Galina Starovoitova foi então a mais conhecida das vítimas. Antropóloga de São Petersburgo, deputada e líder de uma bancada que defendia direitos humanos e a justiça eleitoral, ela foi abatida por dois tiros ao entrar em seu apartamento, na noite de 2 de novembro de 1998.

A relação das demais vítimas é longa. Ela traz Alexander Litvineko, ex-oficial da KGB que estava exilado em Londres e foi envenenado no final de 2006 por um dispositivo radioativo chamado polônio-210. É um produto extraído apenas na Rússia e de produção rigorosamente controlada. A FSB poderia tê-lo usado, e é uma hipótese, com a autorização do gabinete do presidente.

A jornalista investigativa Anna Politkovskaia chegou a ser envenenada, curou-se, mas acabou assassinada a tiros em 7 de outubro de 2006. Ela era uma profunda conhecedora da República da Tchetchênia, cuja guerrilha secessionista Vladimir Putin duramente reprimiu. Ou então Serguei Iushenkov, jovem empresário liberal, assassinado horas depois de registrar um novo partido pelo qual pretendia concorrer em 2003 à chefia do Estado.

É numeroso o contingente de defuntos cujos atestados de óbito trazem um oficioso ponto de interrogação. Digamos que é possível que determinado dissidente tenha morrido de infarto do miocárdio ou que determinado oligarca tenha sido morto por um rival. Ocorre, no entanto, que as vítimas estavam todas em rota de atrito com Putin, o que, argumenta Gessen, coloca o presidente russo na posição de suspeito.

Mas tão grave quanto a eliminação física de adversários está a asfixia da democracia russa que Putin praticou. Ao suprimir, por exemplo, a eleição direta para a escolha dos 89 governadores russos. Ou perseguir impiedosamente lideranças que podiam lhe fazer sombra, como o campeão mundial de xadrez Garry Kasparov, que mal conseguiu fazer campanha porque “ordens superiores” desalugavam locais para seus comícios ou bloqueavam a pista de aterrissagem para o avião em que ele carregava assessores.

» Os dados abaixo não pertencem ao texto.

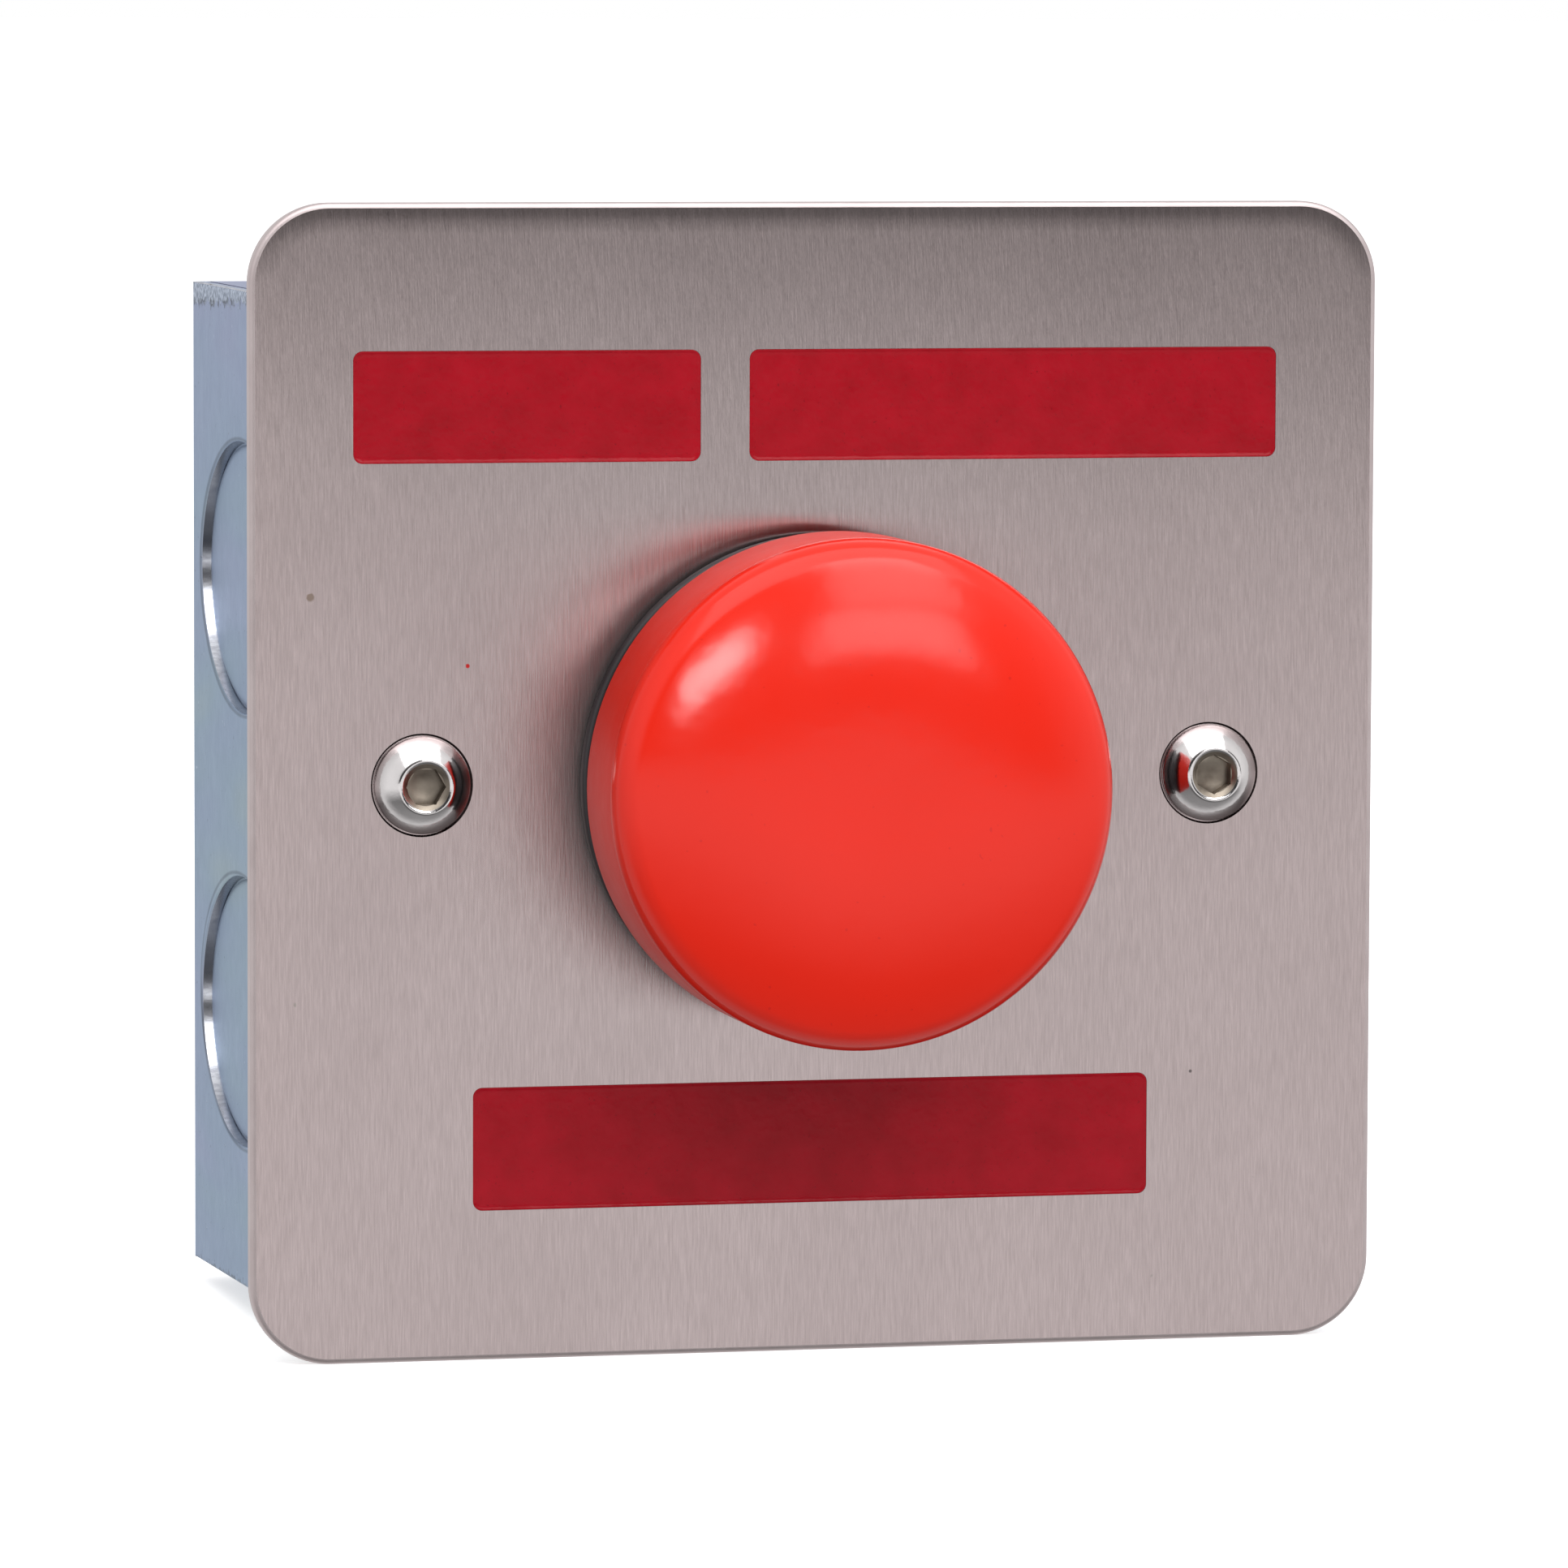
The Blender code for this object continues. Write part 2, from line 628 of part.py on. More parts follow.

As eleições são sucessivamente ganhas por Putin e seu partido, por porcentagens de votos impossíveis de averiguar, já que não há uma autoridade eleitoral independente. Com o poder tão concentrado nas mãos de tão poucos —e isso não é explorado convenientemente pelo livro—, a corrupção se torna um instrumento paralelo de poder.

Por que é que nenhuma das três redes de televisão, todas elas do governo, não investiga os custos do verdadeiro palácio que o presidente construiu na beira do mar Negro? E por que não se verifica se é real a informação de que ele é proprietário de uma fortuna pessoal de US$ 20 bilhões?

Em autocracias como a russa tais fatos não são apurados, bem como os mecanismos de decisão —e é um período não coberto pelo livro— que levaram à invasão da Ucrânia e à guerra contra o país vizinho.